START

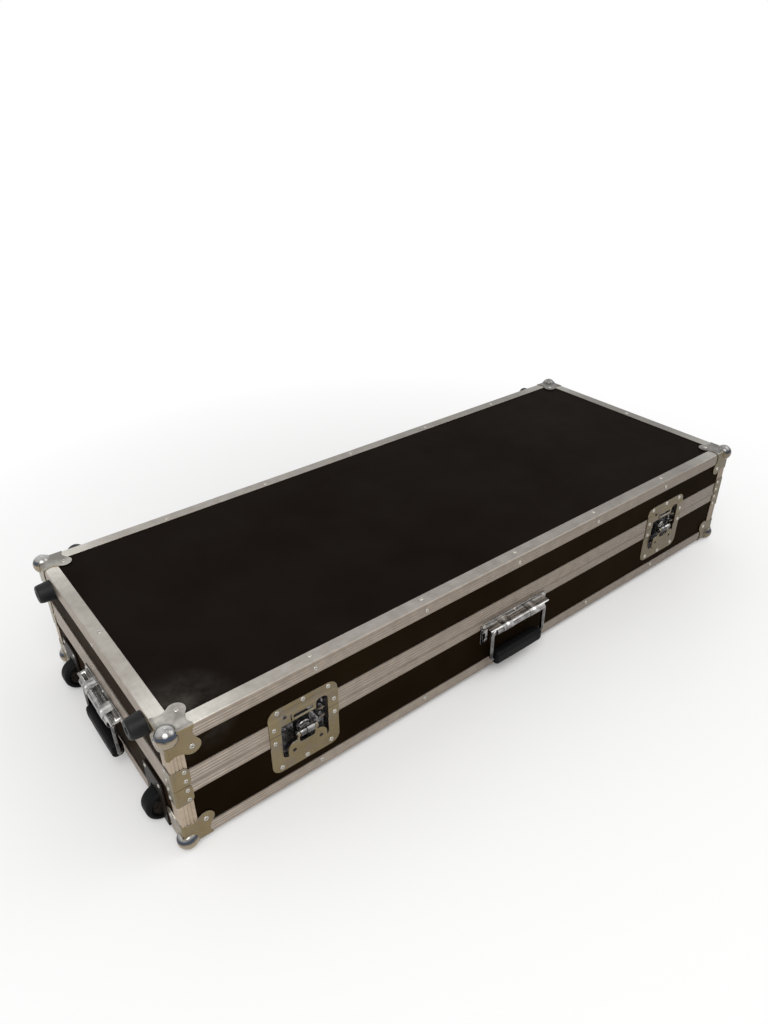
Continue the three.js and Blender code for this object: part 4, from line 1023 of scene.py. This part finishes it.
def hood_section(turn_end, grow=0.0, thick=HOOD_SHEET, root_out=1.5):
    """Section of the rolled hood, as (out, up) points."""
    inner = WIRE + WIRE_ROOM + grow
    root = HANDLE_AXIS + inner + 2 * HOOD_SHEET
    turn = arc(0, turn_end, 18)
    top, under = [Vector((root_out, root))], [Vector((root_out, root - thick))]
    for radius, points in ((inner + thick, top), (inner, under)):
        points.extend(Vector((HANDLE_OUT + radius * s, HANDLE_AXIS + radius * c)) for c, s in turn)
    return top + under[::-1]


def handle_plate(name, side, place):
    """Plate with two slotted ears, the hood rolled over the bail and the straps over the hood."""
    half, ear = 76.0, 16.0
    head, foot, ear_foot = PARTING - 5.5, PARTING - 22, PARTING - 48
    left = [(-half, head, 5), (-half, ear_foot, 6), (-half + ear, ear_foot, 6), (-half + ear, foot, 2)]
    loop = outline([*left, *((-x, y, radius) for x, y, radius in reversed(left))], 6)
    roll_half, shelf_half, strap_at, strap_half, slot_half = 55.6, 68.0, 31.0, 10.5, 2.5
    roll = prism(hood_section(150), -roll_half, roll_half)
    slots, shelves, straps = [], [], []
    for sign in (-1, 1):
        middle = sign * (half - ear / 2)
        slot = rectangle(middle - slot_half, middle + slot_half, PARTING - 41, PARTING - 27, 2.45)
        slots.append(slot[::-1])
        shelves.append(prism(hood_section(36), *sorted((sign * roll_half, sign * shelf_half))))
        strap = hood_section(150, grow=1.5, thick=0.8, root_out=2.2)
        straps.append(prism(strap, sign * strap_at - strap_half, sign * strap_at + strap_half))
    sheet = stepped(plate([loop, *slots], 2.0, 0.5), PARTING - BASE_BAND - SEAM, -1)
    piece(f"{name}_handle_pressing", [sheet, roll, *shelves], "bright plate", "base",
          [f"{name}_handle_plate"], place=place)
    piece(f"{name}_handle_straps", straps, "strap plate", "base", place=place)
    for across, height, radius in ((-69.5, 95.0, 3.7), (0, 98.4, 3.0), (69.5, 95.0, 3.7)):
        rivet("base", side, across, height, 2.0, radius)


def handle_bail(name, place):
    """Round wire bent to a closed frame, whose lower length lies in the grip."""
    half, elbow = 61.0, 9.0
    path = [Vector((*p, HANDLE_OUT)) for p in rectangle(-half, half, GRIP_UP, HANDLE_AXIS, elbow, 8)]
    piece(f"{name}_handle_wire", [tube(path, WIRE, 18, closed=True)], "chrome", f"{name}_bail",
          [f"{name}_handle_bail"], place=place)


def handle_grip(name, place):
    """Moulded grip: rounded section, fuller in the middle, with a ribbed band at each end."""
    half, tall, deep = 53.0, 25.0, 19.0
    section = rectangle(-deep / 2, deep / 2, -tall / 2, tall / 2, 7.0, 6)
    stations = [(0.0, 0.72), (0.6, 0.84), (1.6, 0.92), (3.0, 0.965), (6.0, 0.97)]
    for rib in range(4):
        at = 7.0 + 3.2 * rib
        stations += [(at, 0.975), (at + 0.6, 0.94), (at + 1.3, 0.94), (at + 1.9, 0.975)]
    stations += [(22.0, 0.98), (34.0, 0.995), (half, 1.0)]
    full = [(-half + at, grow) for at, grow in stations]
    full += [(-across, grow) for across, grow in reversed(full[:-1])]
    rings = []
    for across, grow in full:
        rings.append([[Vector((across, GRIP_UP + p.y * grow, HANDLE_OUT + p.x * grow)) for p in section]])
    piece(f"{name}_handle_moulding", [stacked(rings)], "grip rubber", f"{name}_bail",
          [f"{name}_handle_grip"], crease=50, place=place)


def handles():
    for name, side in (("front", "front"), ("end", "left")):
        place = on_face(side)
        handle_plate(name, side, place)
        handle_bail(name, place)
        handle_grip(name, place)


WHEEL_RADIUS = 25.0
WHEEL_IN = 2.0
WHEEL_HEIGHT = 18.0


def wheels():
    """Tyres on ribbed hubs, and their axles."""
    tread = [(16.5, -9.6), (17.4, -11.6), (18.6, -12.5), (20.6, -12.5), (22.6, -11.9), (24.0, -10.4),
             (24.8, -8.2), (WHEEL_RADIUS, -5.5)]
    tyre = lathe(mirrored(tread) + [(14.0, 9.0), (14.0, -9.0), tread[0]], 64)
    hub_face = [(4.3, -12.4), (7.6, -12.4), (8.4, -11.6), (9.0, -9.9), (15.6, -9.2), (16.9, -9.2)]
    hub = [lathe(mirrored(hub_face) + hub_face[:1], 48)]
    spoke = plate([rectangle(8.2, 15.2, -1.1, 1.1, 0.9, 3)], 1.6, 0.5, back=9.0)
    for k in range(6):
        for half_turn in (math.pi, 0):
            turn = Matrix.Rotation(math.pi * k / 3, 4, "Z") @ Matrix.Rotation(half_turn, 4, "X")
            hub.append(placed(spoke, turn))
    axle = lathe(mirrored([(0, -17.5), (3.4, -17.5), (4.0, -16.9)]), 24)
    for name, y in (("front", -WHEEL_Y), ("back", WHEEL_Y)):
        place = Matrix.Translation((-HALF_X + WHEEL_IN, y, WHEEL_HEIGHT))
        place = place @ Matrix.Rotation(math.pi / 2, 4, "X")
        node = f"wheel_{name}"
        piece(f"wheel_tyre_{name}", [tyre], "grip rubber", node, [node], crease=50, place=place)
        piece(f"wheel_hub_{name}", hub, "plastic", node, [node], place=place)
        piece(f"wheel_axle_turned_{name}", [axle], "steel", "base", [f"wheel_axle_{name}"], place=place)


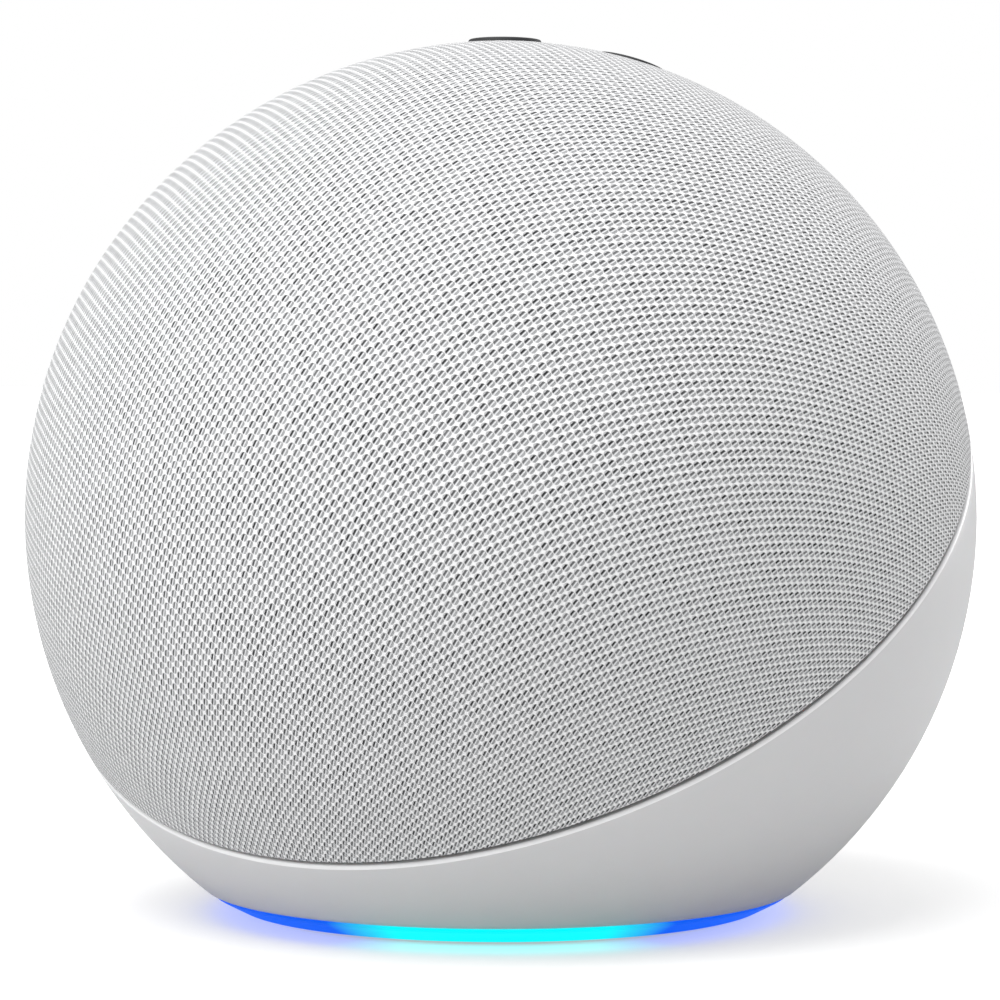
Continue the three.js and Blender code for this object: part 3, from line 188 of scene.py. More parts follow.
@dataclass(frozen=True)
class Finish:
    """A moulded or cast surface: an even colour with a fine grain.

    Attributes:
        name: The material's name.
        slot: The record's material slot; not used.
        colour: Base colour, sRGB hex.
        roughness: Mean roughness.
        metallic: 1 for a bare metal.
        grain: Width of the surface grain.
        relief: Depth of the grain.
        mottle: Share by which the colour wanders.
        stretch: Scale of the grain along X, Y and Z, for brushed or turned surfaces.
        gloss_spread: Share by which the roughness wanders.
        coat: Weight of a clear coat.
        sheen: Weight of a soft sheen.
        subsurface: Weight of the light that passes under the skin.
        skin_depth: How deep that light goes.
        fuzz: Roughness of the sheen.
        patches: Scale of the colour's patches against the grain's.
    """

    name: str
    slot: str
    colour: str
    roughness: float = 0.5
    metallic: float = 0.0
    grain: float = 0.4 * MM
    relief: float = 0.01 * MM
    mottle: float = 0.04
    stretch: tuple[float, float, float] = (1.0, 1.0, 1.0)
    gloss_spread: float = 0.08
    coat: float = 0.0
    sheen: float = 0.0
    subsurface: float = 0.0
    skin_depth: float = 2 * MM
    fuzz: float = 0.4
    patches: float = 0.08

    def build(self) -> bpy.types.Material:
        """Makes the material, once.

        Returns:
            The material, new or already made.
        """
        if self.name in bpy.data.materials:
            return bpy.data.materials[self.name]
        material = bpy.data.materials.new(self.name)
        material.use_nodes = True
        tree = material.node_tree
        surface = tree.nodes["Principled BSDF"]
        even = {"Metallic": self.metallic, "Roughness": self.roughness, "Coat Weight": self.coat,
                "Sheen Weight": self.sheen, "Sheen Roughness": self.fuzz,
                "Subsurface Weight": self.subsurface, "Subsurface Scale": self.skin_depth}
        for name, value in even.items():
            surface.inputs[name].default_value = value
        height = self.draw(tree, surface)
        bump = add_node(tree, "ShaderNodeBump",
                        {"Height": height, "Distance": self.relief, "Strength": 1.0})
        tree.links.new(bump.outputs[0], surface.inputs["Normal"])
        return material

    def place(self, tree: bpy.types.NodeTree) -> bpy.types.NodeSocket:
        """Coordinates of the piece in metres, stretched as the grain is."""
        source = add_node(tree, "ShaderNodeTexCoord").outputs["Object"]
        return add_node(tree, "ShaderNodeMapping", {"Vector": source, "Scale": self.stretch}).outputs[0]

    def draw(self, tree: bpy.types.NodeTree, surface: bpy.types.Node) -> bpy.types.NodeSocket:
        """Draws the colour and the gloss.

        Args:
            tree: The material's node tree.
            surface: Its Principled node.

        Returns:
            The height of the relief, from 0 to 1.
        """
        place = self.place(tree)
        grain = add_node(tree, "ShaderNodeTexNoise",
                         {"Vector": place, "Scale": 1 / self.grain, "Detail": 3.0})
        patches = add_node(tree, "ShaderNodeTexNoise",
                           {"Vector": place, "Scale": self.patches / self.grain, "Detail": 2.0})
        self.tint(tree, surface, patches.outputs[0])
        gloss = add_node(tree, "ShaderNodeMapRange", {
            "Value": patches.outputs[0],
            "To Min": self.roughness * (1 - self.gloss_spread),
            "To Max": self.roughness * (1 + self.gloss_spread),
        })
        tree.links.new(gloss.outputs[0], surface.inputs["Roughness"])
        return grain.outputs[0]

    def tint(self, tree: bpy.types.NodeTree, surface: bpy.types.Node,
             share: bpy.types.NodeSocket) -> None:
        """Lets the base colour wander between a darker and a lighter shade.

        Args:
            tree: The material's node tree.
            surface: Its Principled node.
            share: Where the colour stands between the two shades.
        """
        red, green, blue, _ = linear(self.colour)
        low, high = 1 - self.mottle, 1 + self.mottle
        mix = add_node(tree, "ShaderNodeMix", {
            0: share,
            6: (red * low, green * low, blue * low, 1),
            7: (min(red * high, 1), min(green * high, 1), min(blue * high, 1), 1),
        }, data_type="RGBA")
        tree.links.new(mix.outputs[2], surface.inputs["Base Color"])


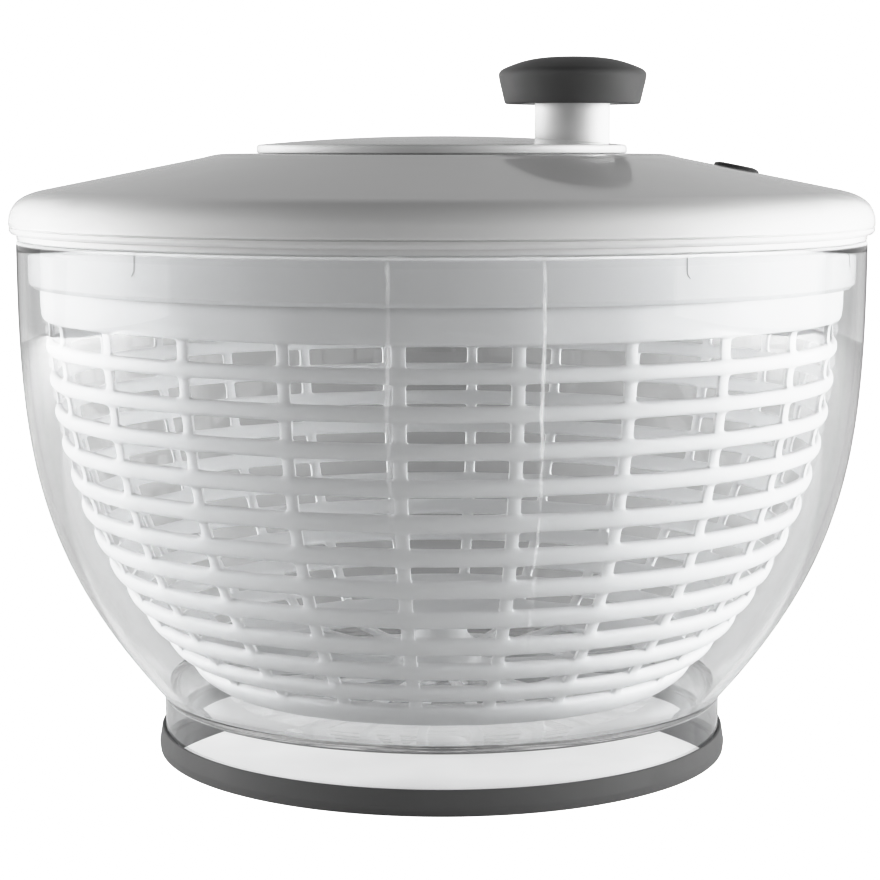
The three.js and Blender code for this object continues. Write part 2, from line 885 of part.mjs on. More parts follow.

END

• _Goal of the exercise_
Retype only what lies between the line bearing "scene.py. More parts follow." and the line bearing "a fine grain.", keeping both of those lines.

• _Result of the task_
Continue the three.js and Blender code for this object: part 3, from line 188 of scene.py. More parts follow.
@dataclass(frozen=True)
class Finish:
    """A moulded or cast surface: an even colour with a fine grain.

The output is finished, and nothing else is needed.